Nabhani disliked democracy not because it in any way undermined God but because it was a Western idea. Much like his rejection of kafir Western terms such as ‘social justice’, democracy too was un-Islamic and haram. His argument was rooted in separatism and rejection of the West. (For similar reasons, he had declared Islam’s greatest philosophers, Averroes and Avicenna, non-Muslims.)
I learnt that rejection of democracy was nothing new: Plato detested it too. But I began to see it as an attempt to govern by consent and to resolve conflicts by peaceful means. Increasingly I developed a nuanced, contextualized understanding of democracy and gradually started to question Nabhani’s pedantry and extremism.

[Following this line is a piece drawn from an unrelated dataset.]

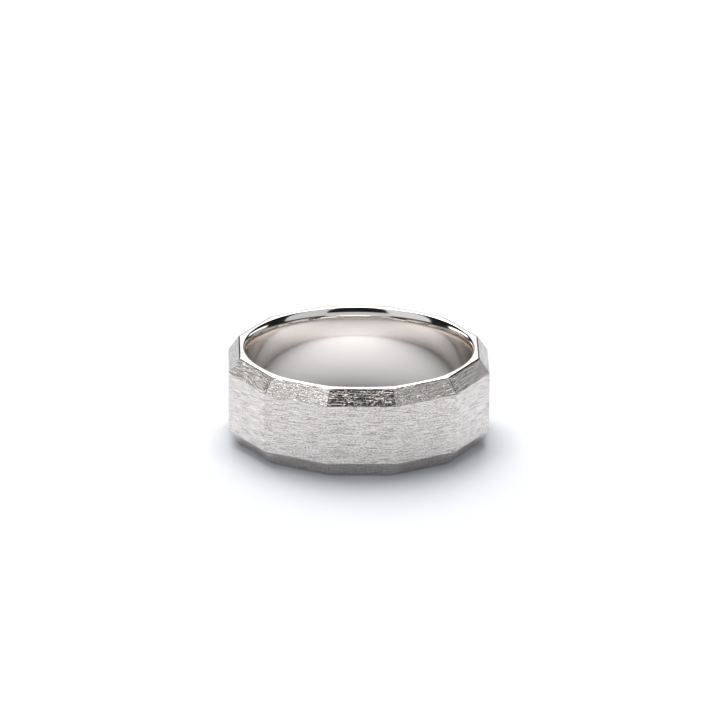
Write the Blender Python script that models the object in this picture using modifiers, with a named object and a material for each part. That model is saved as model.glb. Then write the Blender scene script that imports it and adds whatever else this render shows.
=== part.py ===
"""Faceted comfort-fit wedding band, modelled as the single solid piece of metal that it is.

+Z is the finger's axis. The band lies on its lower rim at z = 0 with the axis through the origin,
and one of its flats faces -Y. Sizes are in metres.
"""
import math

import bpy

# The blank
BAND_WIDTH = 0.0080  # along the finger, rim to rim
FLAT_COUNT = 12
ACROSS_FLATS = 0.0226
BEVEL_HEIGHT = 0.00137  # of the slanted facets, along the finger
BEVEL_INSET = 0.00093  # from the tall flats in to the rim

# The bore
BORE_CROWN_RADIUS = 0.00957  # tightest, half way along the finger
BORE_RIM_RADIUS = 0.01009
CROWN_RISE = 0.00012  # how far the wall bows in between its rolled edges
ROLL_HEIGHT = 0.00100  # of the rolled edge at each rim, along the finger
ROLL_POINTS = 5
WALL_POINTS = 5
BORE_STEPS = 96
CUTTER_OVERRUN = 0.0010  # how far the bore's cutter runs past each rim

# White gold: brushed outside, so the part as a whole is given the brushed finish
METAL_COLOUR = (0.78, 0.77, 0.755, 1.0)
METAL_ROUGHNESS = 0.32

MERGE_DISTANCE = 0.000001


def remove_all_objects():
    for old in list(bpy.data.objects):
        bpy.data.objects.remove(old, do_unlink=True)


def new_collection(name):
    collection = bpy.data.collections.new(name)
    bpy.context.scene.collection.children.link(collection)
    return collection


def white_gold():
    material = bpy.data.materials.new("white_gold")
    material.use_nodes = True
    shader = material.node_tree.nodes["Principled BSDF"]
    shader.inputs["Base Color"].default_value = METAL_COLOUR
    shader.inputs["Metallic"].default_value = 1.0
    shader.inputs["Roughness"].default_value = METAL_ROUGHNESS
    return material


def turned(name, profile, steps, smooth, collection):
    """A profile of (radius, height) points, read from the top down, swept once round the Z axis."""
    mesh = bpy.data.meshes.new(name)
    points = [(radius, 0.0, height) for radius, height in profile]
    edges = [(i, i + 1) for i in range(len(points) - 1)]
    mesh.from_pydata(points, edges, [])
    turned_object = bpy.data.objects.new(name, mesh)
    collection.objects.link(turned_object)
    screw = turned_object.modifiers.new("turn", "SCREW")
    screw.axis = "Z"
    screw.angle = 2 * math.pi
    screw.steps = steps
    screw.render_steps = steps
    screw.use_smooth_shade = smooth
    screw.use_merge_vertices = True
    screw.merge_threshold = MERGE_DISTANCE
    return turned_object


def blank_profile():
    """The outside of the band down one corner of its polygon: rim, bevel, tall wall, bevel, rim."""
    corner = 1 / math.cos(math.pi / FLAT_COUNT)
    wall = ACROSS_FLATS / 2 * corner
    rim = (ACROSS_FLATS / 2 - BEVEL_INSET) * corner
    return [
        (0.0, BAND_WIDTH),
        (rim, BAND_WIDTH),
        (wall, BAND_WIDTH - BEVEL_HEIGHT),
        (wall, BEVEL_HEIGHT),
        (rim, 0.0),
        (0.0, 0.0),
    ]


def wall_radius(height):
    """The crowned wall's radius: a shallow parabola, tightest half way along the finger."""
    reach = BAND_WIDTH / 2 - ROLL_HEIGHT
    return BORE_CROWN_RADIUS + CROWN_RISE * ((height - BAND_WIDTH / 2) / reach) ** 2


def rolled_edge():
    """The rolled edge at the upper rim: an elliptical quarter from the rim down to the wall."""
    foot = BAND_WIDTH - ROLL_HEIGHT
    spread = BORE_RIM_RADIUS - wall_radius(foot)
    points = []
    for i in range(ROLL_POINTS):
        turn = math.pi / 2 * i / ROLL_POINTS
        radius = BORE_RIM_RADIUS - spread * math.sin(turn)
        points.append((radius, foot + ROLL_HEIGHT * math.cos(turn)))
    return points


def bore_profile():
    """The bore from past the upper rim to past the lower one, closed on the axis at both ends."""
    upper = rolled_edge()
    lower = [(radius, BAND_WIDTH - height) for radius, height in reversed(upper)]
    foot = BAND_WIDTH - ROLL_HEIGHT
    step = (foot - ROLL_HEIGHT) / (WALL_POINTS - 1)
    heights = [foot - step * i for i in range(WALL_POINTS)]
    wall = [(wall_radius(height), height) for height in heights]
    top = BAND_WIDTH + CUTTER_OVERRUN
    bottom = -CUTTER_OVERRUN
    cap = [(0.0, top), (BORE_RIM_RADIUS, top)]
    foot_cap = [(BORE_RIM_RADIUS, bottom), (0.0, bottom)]
    return [*cap, *upper, *wall, *lower, *foot_cap]


def make_band():
    parts = new_collection("wedding_band")
    cutters = new_collection("cutters")

    bore = turned("bore_cutter", bore_profile(), BORE_STEPS, True, cutters)
    bore.hide_render = True
    bore.display_type = "WIRE"

    band = turned("band", blank_profile(), FLAT_COUNT, False, parts)
    band.rotation_euler.z = math.pi / FLAT_COUNT  # turns a flat, rather than a corner, to face -Y
    cut = band.modifiers.new("bore", "BOOLEAN")
    cut.operation = "DIFFERENCE"
    cut.solver = "EXACT"
    cut.object = bore
    band.data.materials.append(white_gold())


remove_all_objects()
make_band()
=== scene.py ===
import math

import bpy
import numpy as np
from mathutils import Matrix, Vector


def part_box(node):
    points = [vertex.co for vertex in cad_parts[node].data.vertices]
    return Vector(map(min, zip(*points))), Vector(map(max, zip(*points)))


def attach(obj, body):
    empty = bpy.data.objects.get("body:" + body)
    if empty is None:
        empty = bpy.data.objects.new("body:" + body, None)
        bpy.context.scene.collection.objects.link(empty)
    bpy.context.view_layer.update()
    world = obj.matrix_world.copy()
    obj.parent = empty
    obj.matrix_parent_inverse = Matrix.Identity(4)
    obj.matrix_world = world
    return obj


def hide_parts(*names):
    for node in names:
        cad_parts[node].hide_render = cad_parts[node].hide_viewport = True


# A faceted wedding band of white gold, lying on a pale table under soft studio light. +Z is the
# finger's axis and -Y is the front. Sizes are in metres where they don't say otherwise.
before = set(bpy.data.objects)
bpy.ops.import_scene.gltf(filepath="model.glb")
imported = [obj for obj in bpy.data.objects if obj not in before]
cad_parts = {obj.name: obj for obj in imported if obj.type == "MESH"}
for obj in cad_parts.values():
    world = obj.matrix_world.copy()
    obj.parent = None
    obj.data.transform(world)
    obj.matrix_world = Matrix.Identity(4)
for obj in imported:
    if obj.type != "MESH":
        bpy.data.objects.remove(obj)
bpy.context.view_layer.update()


# ---------------------------------------------------------------------------------------------
# The band
# One solid piece of white gold, cut from a seamless tube and turned to a comfort fit inside.
# Twelve tall flats are filed round it, with a slanted facet above and below each one, and the
# edges are eased by hand. Then the outside is brushed, and the rims and the bore are polished.

FLATS = 12
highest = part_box("band")[1]
FLAT_REACH = highest.x  # from the axis to a tall flat
BAND_WIDTH = highest.z  # along the finger

BEVEL_HEIGHT = 0.00137  # of the slanted facets, along the finger
BEVEL_INSET = 0.00093  # from the tall flats in to the rim
WALL_EDGE_RADIUS = 0.00012  # where a tall flat meets a slanted facet
RIM_EDGE_RADIUS = 0.00030  # where a slanted facet meets the flat rim
EDGE_POINTS = 7  # round each of those edges
EDGE_RUN = 0.4  # the straight run on each side of them, in parts of their radius

CORNER_RADIUS = 0.00030  # between one flat and the next
CORNER_SPACING = np.array([0.0, 0.3, 0.6, 0.85, 1.0, 1.2, 1.6])  # in parts of a corner's reach
FLAT_STEPS = 21  # along a flat, between its corners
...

All university professors teaching the history of the Middle East were referred to by the Hizb as ‘orientalist’, professionals who sought to demonize Islam and Muslims and define themselves and their culture and history, i.e. Western civilization, as superior by portraying Islam as inferior. I had thought that history was a collection of facts, a factual narrative of what happened. I could not have been more wrong.